**TASK BRIEF**
List all lines in the material below that contain "between".

**INPUT**

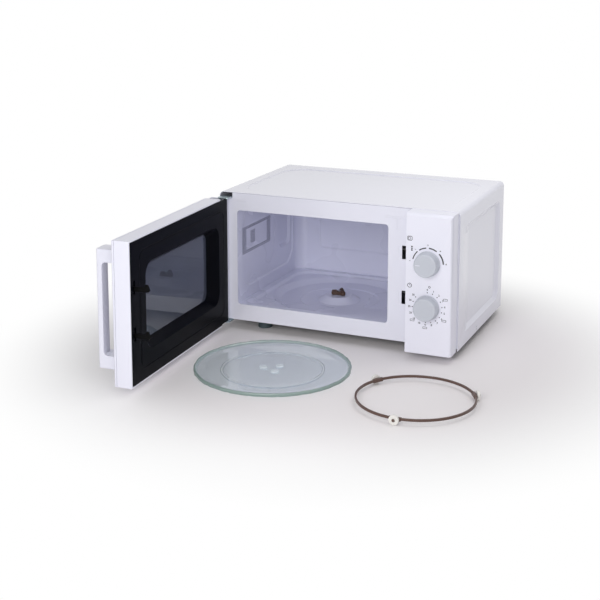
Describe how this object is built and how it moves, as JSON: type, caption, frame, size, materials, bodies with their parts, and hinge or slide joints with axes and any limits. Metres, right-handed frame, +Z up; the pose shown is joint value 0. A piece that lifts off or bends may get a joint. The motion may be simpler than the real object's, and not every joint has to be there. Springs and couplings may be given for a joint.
{
  "type": "microwave oven",
  "caption": "Countertop microwave oven with hinged door, latch, two dial knobs and turntable drive; its glass plate and roller ring lie in front.",
  "frame": {"origin": "middle of the sole of the left front foot, on the table surface", "axes": "+X to the user's right along the front, +Y from the door side to the back, +Z up"},
  "size_m": [0.561, 0.6514, 0.25],
  "materials": {
    "black_plastic": "gloss black moulded plastic",
    "board_green": "circuit board with components",
    "brown_plastic": "brown heat-resistant plastic",
    "can_aluminium": "drawn aluminium can",
    "case_plastic": "natural moulded nylon",
    "cavity_enamel": "semi-gloss enamel, pale lilac white",
    "clear_pane": "clear gloss pane",
    "copper_wire": "enamelled copper wire",
    "core_steel": "varnished laminations",
    "cover_paint": "gloss white powder coat",
    "duct_plastic": "dark grey moulded polypropylene",
    "fin_aluminium": "mill-finish aluminium",
    "foot_rubber": "dark grey rubber",
    "frame_paint": "gloss white paint",
    "hinge_zinc": "blue-passivated zinc plating",
    "hook_plastic": "black moulded acetal",
    "knob_plastic": "silver-grey moulded ABS",
    "lamp_glass": "clear lamp bulb",
    "mica": "pressed mica board",
    "plate_glass": "pressed clear glass, frosted in the middle",
    "screen_paint": "dark grey paint",
    "screw_steel": "nickel-plated steel",
    "socket_ceramic": "glazed porcelain socket",
    "spring_steel": "drawn steel wire",
    "steel_part": "plain steel",
    "wheel_plastic": "white low-friction plastic",
    "white_plastic": "gloss moulded ABS",
    "zinc_sheet": "galvanised sheet"
  },
  "bodies": {
    "cabinet": {"outer_cover": "cover_paint", "rear_panel": "zinc_sheet", "base_plate": "zinc_sheet", "feet": "foot_rubber", "front_frame": "frame_paint", "oven_cavity": "cavity_enamel", "oven_floor": "cavity_enamel", "control_panel": "white_plastic", "timer_unit": "case_plastic", "hinge_top": "hinge_zinc", "hinge_bottom": "hinge_zinc", "hinge_screws": "screw_steel", "waveguide": "zinc_sheet", "waveguide_cover": "mica", "magnetron_body": "fin_aluminium", "magnetron_tube": "steel_part", "thermal_cutout": "steel_part", "transformer_core": "core_steel", "primary_winding": "copper_wire", "secondary_winding": "copper_wire", "capacitor": "can_aluminium", "capacitor_clamp": "zinc_sheet", "diode": "hook_plastic", "filter_board": "board_green", "fan_shroud": "duct_plastic", "fan_motor_core": "core_steel", "fan_motor_coil": "copper_wire", "lamp_holder": "socket_ceramic", "oven_lamp": "lamp_glass", "exhaust_duct": "duct_plastic", "interlock_bracket": "case_plastic", "microswitches": "hook_plastic", "turntable_motor": "steel_part", "cord_gland": "hook_plastic", "case_screws": "screw_steel"},
    "fan": {"fan_rotor": "steel_part", "fan_blade": "case_plastic"},
    "turntable_drive": {"turntable_shaft": "steel_part", "turntable_coupler": "brown_plastic"},
    "door": {"door_frame": "white_plastic", "door_pan": "screen_paint", "choke_cover": "black_plastic", "inner_window": "clear_pane", "outer_window": "clear_pane", "door_handle": "white_plastic", "handle_screws": "screw_steel", "latch_spring": "spring_steel"},
    "latch": {"latch_hooks": "hook_plastic"},
    "power_dial": {"power_knob": "knob_plastic", "power_shaft": "steel_part"},
    "timer_dial": {"timer_knob": "knob_plastic", "timer_shaft": "steel_part"},
    "glass_plate": {"glass_plate": "plate_glass"},
    "roller_ring": {"roller_ring": "brown_plastic"},
    "roller_wheel_1": {"roller_wheel_1": "wheel_plastic"},
    "roller_wheel_2": {"roller_wheel_2": "wheel_plastic"},
    "roller_wheel_3": {"roller_wheel_3": "wheel_plastic"}
  },
  "joints": [
    {"name": "door_hinge", "type": "hinge", "parent": "cabinet", "child": "door", "pos_m": [-0.0648, -0.0475, 0.128], "axis": [0, 0, -1], "range_deg": [-87.5, 17.5]},
    {"name": "latch_slide", "type": "slide", "parent": "door", "child": "latch", "axis": [0, 0, 1], "range_m": [-0.0022, 0], "stiffness_N_per_m": 400, "springref_m": 0.002, "deforming": ["latch_spring"]},
    {"name": "power_turn", "type": "hinge", "parent": "cabinet", "child": "power_dial", "pos_m": [0.324, -0.074, 0.167], "axis": [0, 1, 0], "range_deg": [0, 180]},
    {"name": "timer_turn", "type": "hinge", "parent": "cabinet", "child": "timer_dial", "pos_m": [0.324, -0.074, 0.093], "axis": [0, 1, 0], "range_deg": [0, 310]},
    {"name": "turntable_spin", "type": "hinge", "parent": "cabinet", "child": "turntable_drive", "pos_m": [0.103, 0.102, 0.045], "axis": [0, 0, 1], "continuous": true},
    {"name": "fan_spin", "type": "hinge", "parent": "cabinet", "child": "fan", "pos_m": [0.3065, 0.216, 0.15], "axis": [0, 1, 0], "continuous": true},
    {"name": "plate_turn", "type": "hinge", "parent": "cabinet", "child": "glass_plate", "pos_m": [0.111, -0.209, 0.005], "axis": [0, 0, 1], "continuous": true},
    {"name": "ring_turn", "type": "hinge", "parent": "cabinet", "child": "roller_ring", "pos_m": [0.364, -0.244, 0.0076], "axis": [0, 0, 1], "continuous": true},
    {"name": "wheel_1_roll", "type": "hinge", "parent": "roller_ring", "child": "roller_wheel_1", "pos_m": [0.36233, -0.33948, 0.0076], "axis": [-0.0175, -0.9998, 0], "continuous": true},
    {"name": "wheel_2_roll", "type": "hinge", "parent": "roller_ring", "child": "roller_wheel_2", "pos_m": [0.44753, -0.1977, 0.0076], "axis": [0.8746, 0.4848, 0], "continuous": true},
    {"name": "wheel_3_roll", "type": "hinge", "parent": "roller_ring", "child": "roller_wheel_3", "pos_m": [0.28214, -0.19481, 0.0076], "axis": [-0.8572, 0.515, 0], "continuous": true}
  ],
  "couplings": [
    {"joint": "wheel_1_roll", "follows": "ring_turn", "ratio": -12.566},
    {"joint": "wheel_2_roll", "follows": "ring_turn", "ratio": -12.566},
    {"joint": "wheel_3_roll", "follows": "ring_turn", "ratio": -12.566}
  ]
}
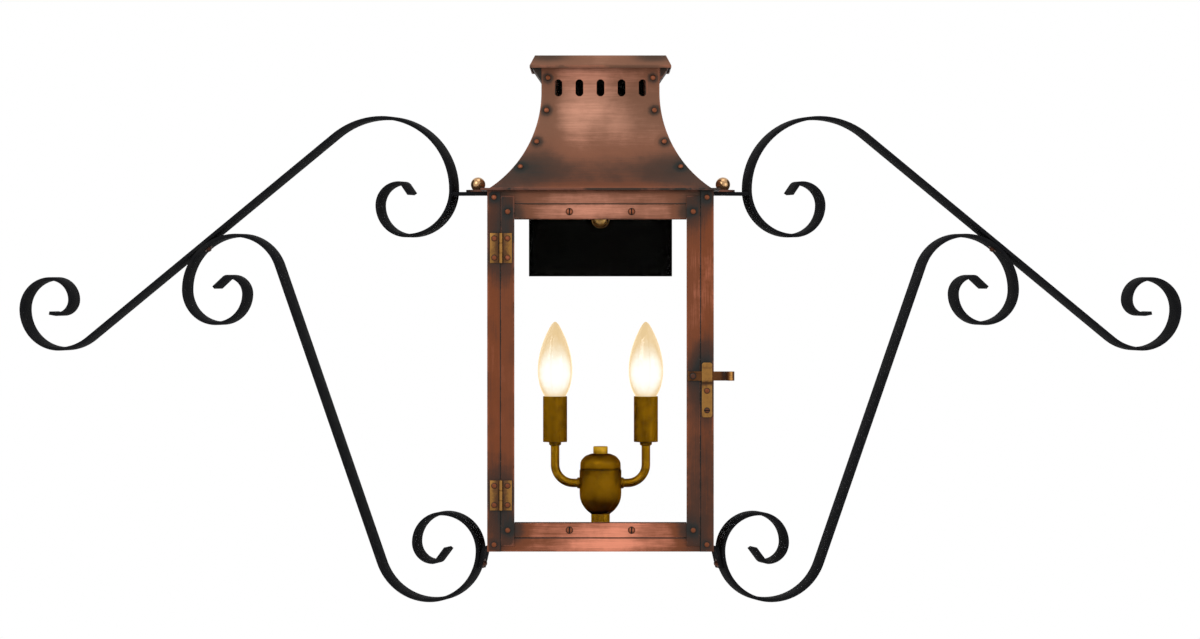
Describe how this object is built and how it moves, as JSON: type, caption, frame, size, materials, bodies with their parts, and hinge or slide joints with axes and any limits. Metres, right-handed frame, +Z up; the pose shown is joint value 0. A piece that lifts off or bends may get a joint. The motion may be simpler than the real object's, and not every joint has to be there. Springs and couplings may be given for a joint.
{
  "type": "wall lantern",
  "caption": "Square wall lantern with a flared vented roof, a hinged glazed door, candle lamps inside and a pair of black scroll brackets at its sides.",
  "frame": {"origin": "on the wall, at the centre of the crossbar that the wall box's screws hold, on the mounting stud's axis", "axes": "+X to the right seen from the front, +Y into the wall, +Z up"},
  "size_m": [1.0964, 0.2249, 0.5017],
  "materials": {
    "copper": "brushed, antiqued copper",
    "copper_rivets": "antiqued copper",
    "brass": "aged brass",
    "lamp_brass": "satin antique brass",
    "socket_plastic": "matt",
    "bulb_metal": "plain",
    "bulb_glass": "clear, lit",
    "clear_glass": "clear",
    "zinc_steel": "zinc plated",
    "black_iron": "satin black"
  },
  "bodies": {
    "lantern": {"front_post_left": "copper", "front_post_right": "copper", "rear_posts": "copper", "front_rail_top": "copper", "front_rail_bottom": "copper", "rear_rails": "copper", "side_rails_top": "copper", "side_rails_bottom": "copper", "frame_rivets": "copper_rivets", "floor_pan": "copper", "side_glass": "clear_glass", "rear_glass": "clear_glass", "glass_clips": "copper", "brim_plate": "copper", "roof_panel_front": "copper", "roof_panel_rear": "copper", "roof_panel_left": "copper", "roof_panel_right": "copper", "roof_rivets": "copper_rivets", "chimney_cap": "copper", "cap_skirts": "copper", "ball_nuts": "brass", "ball_nut_studs": "brass", "hinge_post_leaves": "brass", "hinge_pins": "brass", "latch_catch": "brass", "catch_screw": "brass", "lamp_stem": "lamp_brass", "stem_locknut": "lamp_brass", "cluster_body": "lamp_brass", "cluster_cap": "lamp_brass", "cluster_knob": "lamp_brass", "lamp_arms": "lamp_brass", "candle_sleeves": "lamp_brass", "lamp_sockets": "socket_plastic", "bulb_bases": "bulb_metal", "bulb_glasses": "bulb_glass", "back_plate": "black_iron", "back_plate_rivets": "copper_rivets", "wall_crossbar": "zinc_steel", "mounting_stud": "zinc_steel", "cup_washer": "brass", "wall_nut": "brass", "upper_scroll_left": "black_iron", "upper_scroll_right": "black_iron", "lower_scroll_left": "black_iron", "lower_scroll_right": "black_iron", "scroll_straps": "black_iron", "scroll_lugs_and_bolts": "black_iron"},
    "door": {"door_stile_left": "copper", "door_stile_right": "copper", "door_rail_top": "copper", "door_rail_bottom": "copper", "door_glass": "clear_glass", "door_glass_holders": "copper", "door_rivets": "copper_rivets", "door_screws": "brass", "hinge_door_leaves": "brass", "latch_pivot": "copper_rivets"},
    "latch_lever": {"latch_lever": "brass"}
  },
  "joints": [
    {"name": "door_hinge", "type": "hinge", "parent": "lantern", "child": "door", "pos_m": [-0.08965, -0.2196, -0.0282], "axis": [0, 0, -1], "range_deg": [0, 150]},
    {"name": "latch_pivot_turn", "type": "hinge", "parent": "door", "child": "latch_lever", "pos_m": [0.0832, -0.218, -0.1434], "axis": [0, -1, 0], "range_deg": [0, 88]}
  ]
}
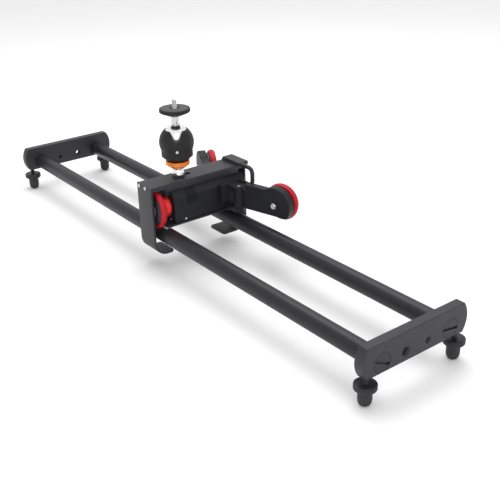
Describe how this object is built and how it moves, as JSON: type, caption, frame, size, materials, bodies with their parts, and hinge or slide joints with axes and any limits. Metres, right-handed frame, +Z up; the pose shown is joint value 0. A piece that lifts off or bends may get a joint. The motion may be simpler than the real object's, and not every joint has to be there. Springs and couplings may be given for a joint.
{
  "type": "camera slider",
  "caption": "Motorised camera slider: parallel black tubes between footed end plates, a hooked dolly with red tyres and folding wheel arms, and a ball head for a camera.",
  "frame": {"origin": "on the floor, midway between the four feet", "axes": "+X along the tubes towards the near end plate, +Y from the drive wheel towards the folding arms, +Z up"},
  "size_m": [0.813, 0.1874, 0.2223],
  "materials": {
    "anodised_black": "fine satin anodising",
    "tube_black": "satin anodising",
    "steel": "turned and polished",
    "screw_black": "black oxide",
    "foot_rubber": "matt",
    "shell_black": "satin moulded",
    "wheel_black": "satin moulded",
    "tyre_red": "satin",
    "drum_red": "satin",
    "disc_grey": "brushed",
    "ring_orange": "bright anodising",
    "head_black": "satin anodising",
    "ball_silver": "polished",
    "pad_rubber": "matt",
    "glide_plastic": "slippery",
    "washer_black": "matt",
    "board_green": "lacquered",
    "cell_wrap": "shrink wrap",
    "gear_white": "moulded"
  },
  "bodies": {
    "rails": {"end_plate_near": "anodised_black", "end_plate_far": "anodised_black", "rod_front": "tube_black", "rod_back": "tube_black", "rod_inserts": "steel", "end_screws": "screw_black"},
    "carriage": {"top_plate": "anodised_black", "near_hook": "anodised_black", "far_hook": "anodised_black", "hook_screws": "steel", "clamp_block": "anodised_black", "guard_loop": "screw_black", "lower_plate": "anodised_black", "glide_pads": "glide_plastic", "dolly_rail": "anodised_black", "front_cover": "shell_black", "rear_cover": "shell_black", "cover_screws": "steel", "gear_plate": "shell_black", "gear_motor": "steel", "battery": "cell_wrap", "circuit_board": "board_green", "shaft_bearings": "steel", "hinge_bracket_front": "shell_black", "hinge_bracket_rear": "shell_black", "hinge_pins": "steel", "head_washer": "washer_black", "head_base": "ball_silver"},
    "drive_wheel": {"drive_tyre": "tyre_red", "drive_hub": "wheel_black", "hub_disc": "disc_grey", "drive_drum": "drum_red", "drive_shaft": "steel", "drive_gear": "gear_white"},
    "motor_output": {"motor_pinion": "gear_white"},
    "front_arm": {"arm_front": "shell_black", "axle_front": "steel"},
    "rear_arm": {"arm_rear": "shell_black", "axle_rear": "steel"},
    "front_wheel": {"wheel_hub_front": "wheel_black", "wheel_tyre_front": "tyre_red"},
    "rear_wheel": {"wheel_hub_rear": "wheel_black", "wheel_tyre_rear": "tyre_red"},
    "head_cup": {"head_housing": "head_black", "head_set_screw": "steel"},
    "lock_ring": {"head_lock_ring": "ring_orange"},
    "ball": {"head_ball": "ball_silver", "camera_screw": "steel"},
    "platform": {"head_platform": "head_black", "platform_pad": "pad_rubber"},
    "switch": {"power_switch": "shell_black"},
    "button": {"speed_button": "shell_black"},
    "foot_near_front": {"foot_stud_near_front": "screw_black", "foot_tip_near_front": "foot_rubber"},
    "foot_near_back": {"foot_stud_near_back": "screw_black", "foot_tip_near_back": "foot_rubber"},
    "foot_far_front": {"foot_stud_far_front": "screw_black", "foot_tip_far_front": "foot_rubber"},
    "foot_far_back": {"foot_stud_far_back": "screw_black", "foot_tip_far_back": "foot_rubber"}
  },
  "joints": [
    {"name": "carriage_slide", "type": "slide", "parent": "rails", "child": "carriage", "axis": [1, 0, 0], "range_m": [-0.25, 0.27]},
    {"name": "drive_wheel_spin", "type": "hinge", "parent": "carriage", "child": "drive_wheel", "pos_m": [-0.01, -0.059, 0.0823], "axis": [0, 1, 0], "continuous": true},
    {"name": "motor_spin", "type": "hinge", "parent": "carriage", "child": "motor_output", "pos_m": [-0.019, -0.035, 0.09354], "axis": [0, 1, 0], "continuous": true},
    {"name": "front_arm_fold", "type": "hinge", "parent": "carriage", "child": "front_arm", "pos_m": [0.03, 0.051, 0.0823], "axis": [0, 0, 1], "range_deg": [-20, 7]},
    {"name": "rear_arm_fold", "type": "hinge", "parent": "carriage", "child": "rear_arm", "pos_m": [-0.05, 0.051, 0.0823], "axis": [0, 0, 1], "range_deg": [-35, 30]},
    {"name": "front_wheel_spin", "type": "hinge", "parent": "front_arm", "child": "front_wheel", "pos_m": [0.08131, 0.08359, 0.0823], "axis": [-0.2588, 0.9659, 0], "continuous": true},
    {"name": "rear_wheel_spin", "type": "hinge", "parent": "rear_arm", "child": "rear_wheel", "pos_m": [-0.09487, 0.09201, 0.0823], "axis": [0.4226, 0.9063, 0], "continuous": true},
    {"name": "head_pan", "type": "hinge", "parent": "carriage", "child": "head_cup", "pos_m": [-0.0135, -0.0164, 0.1403], "axis": [0, 0, 1], "continuous": true},
    {"name": "lock_ring_turn", "type": "hinge", "parent": "carriage", "child": "lock_ring", "pos_m": [-0.0135, -0.0164, 0.1343], "axis": [0, 0, 1], "range_deg": [-90, 90]},
    {"name": "ball_tilt", "type": "hinge", "parent": "head_cup", "child": "ball", "pos_m": [-0.0135, -0.0164, 0.1723], "axis": [0.5299, 0.848, 0], "range_deg": [-25, 75]},
    {"name": "platform_turn", "type": "hinge", "parent": "ball", "child": "platform", "pos_m": [-0.0135, -0.0164, 0.2073], "axis": [0, 0, 1], "continuous": true},
    {"name": "power_switch_slide", "type": "slide", "parent": "carriage", "child": "switch", "axis": [0, 1, 0], "range_m": [-0.002, 0.002]},
    {"name": "speed_button_press", "type": "slide", "parent": "carriage", "child": "button", "axis": [1, 0, 0], "range_m": [0, 0.001], "stiffness_N_per_m": 500, "springref_m": -0.0005},
    {"name": "foot_near_front_height", "type": "slide", "parent": "rails", "child": "foot_near_front", "axis": [0, 0, 1], "range_m": [-0.004, 0.006]},
    {"name": "foot_near_back_height", "type": "slide", "parent": "rails", "child": "foot_near_back", "axis": [0, 0, 1], "range_m": [-0.004, 0.006]},
    {"name": "foot_far_front_height", "type": "slide", "parent": "rails", "child": "foot_far_front", "axis": [0, 0, 1], "range_m": [-0.004, 0.006]},
    {"name": "foot_far_back_height", "type": "slide", "parent": "rails", "child": "foot_far_back", "axis": [0, 0, 1], "range_m": [-0.004, 0.006]}
  ],
  "couplings": [
    {"joint": "drive_wheel_spin", "follows": "carriage_slide", "rad_per_m": 37.313},
    {"joint": "motor_spin", "follows": "carriage_slide", "rad_per_m": -74.627}
  ]
}
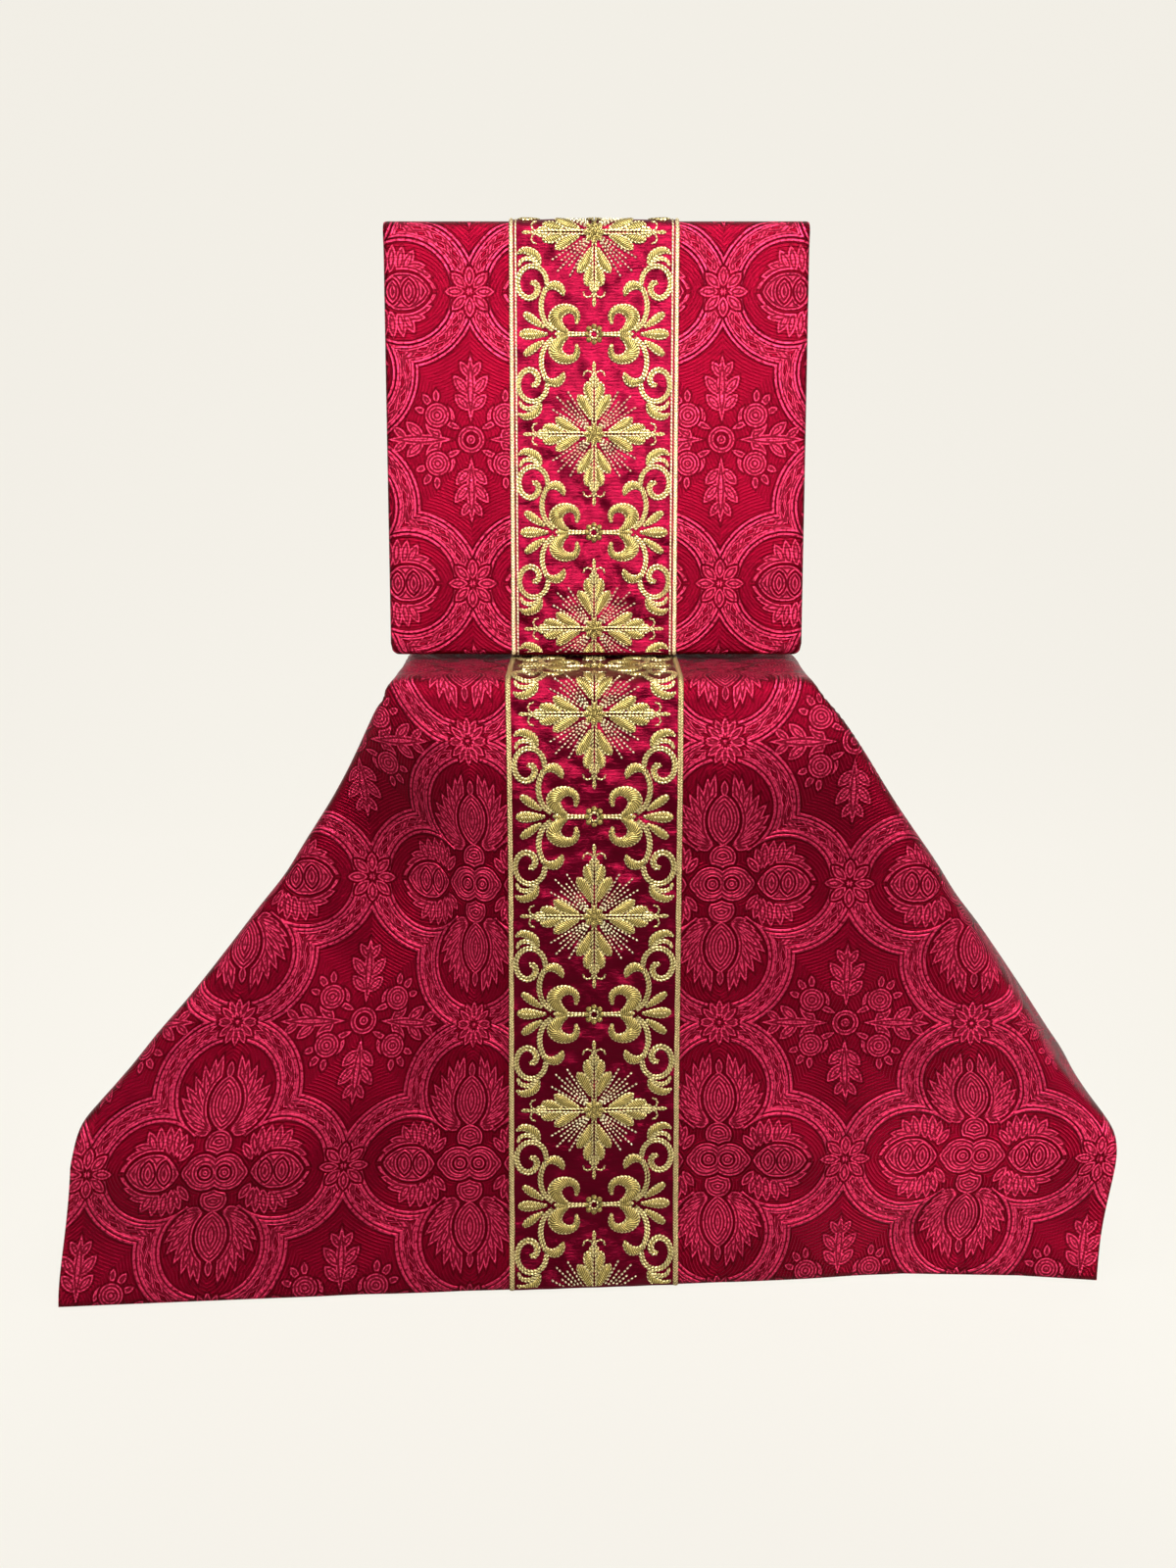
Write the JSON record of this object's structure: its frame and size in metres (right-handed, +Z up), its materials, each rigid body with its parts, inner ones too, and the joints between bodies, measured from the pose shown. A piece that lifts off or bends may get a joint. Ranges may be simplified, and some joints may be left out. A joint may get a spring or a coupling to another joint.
{
  "type": "chalice veil and burse on a stand",
  "caption": "Square damask chalice veil with an embroidered centre band, draped over a small stand, with its stiff square burse standing on top.",
  "frame": {"origin": "on the standing surface, below the middle of the whole part's box", "axes": "+Z up, +Y from the front of the veil to its back, +X to the right seen from the front"},
  "size_m": [0.5626, 0.2506, 0.5603],
  "materials": {
    "damask": "crimson figured silk damask, satin ground with a matt figure",
    "band_satin": "deep crimson satin, slightly puckered by the stitching",
    "gold_thread": "pale gold metal thread embroidery",
    "stand_wood": "plain smooth pale wood, matt"
  },
  "bodies": {
    "root": {"veil_panel": "damask", "veil_orphrey": "band_satin", "veil_braid_left": "gold_thread", "veil_braid_right": "gold_thread", "veil_cross_1": "gold_thread", "veil_cross_2": "gold_thread", "veil_cross_3": "gold_thread", "veil_cross_4": "gold_thread", "veil_cross_5": "gold_thread", "veil_cross_6": "gold_thread", "veil_scroll_1": "gold_thread", "veil_scroll_2": "gold_thread", "veil_scroll_3": "gold_thread", "veil_scroll_4": "gold_thread", "veil_scroll_5": "gold_thread", "burse_front": "damask", "burse_back": "damask", "burse_hinge": "damask", "burse_orphrey": "band_satin", "burse_braid_left": "gold_thread", "burse_braid_right": "gold_thread", "burse_cross_1": "gold_thread", "burse_cross_2": "gold_thread", "burse_cross_3": "gold_thread", "burse_cross_4": "gold_thread", "burse_cross_5": "gold_thread", "burse_scroll_1": "gold_thread", "burse_scroll_2": "gold_thread", "burse_scroll_3": "gold_thread", "burse_scroll_4": "gold_thread", "stand_board": "stand_wood", "stand_post": "stand_wood", "stand_foot": "stand_wood"}
  },
  "joints": []
}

**EXERCISE RESPONSE**
  "caption": "Motorised camera slider: parallel black tubes between footed end plates, a hooked dolly with red tyres and folding wheel arms, and a ball head for a camera.",
  "frame": {"origin": "on the floor, midway between the four feet", "axes": "+X along the tubes towards the near end plate, +Y from the drive wheel towards the folding arms, +Z up"},
Write the JSON record of this object's structure: its frame and size in metres (right-handed, +Z up), its materials, each rigid body with its parts, inner ones too, and the joints between bodies, measured from the pose shown. A piece that lifts off or bends may get a joint. Ranges may be simplified, and some joints may be left out. A joint may get a spring or a coupling to another joint.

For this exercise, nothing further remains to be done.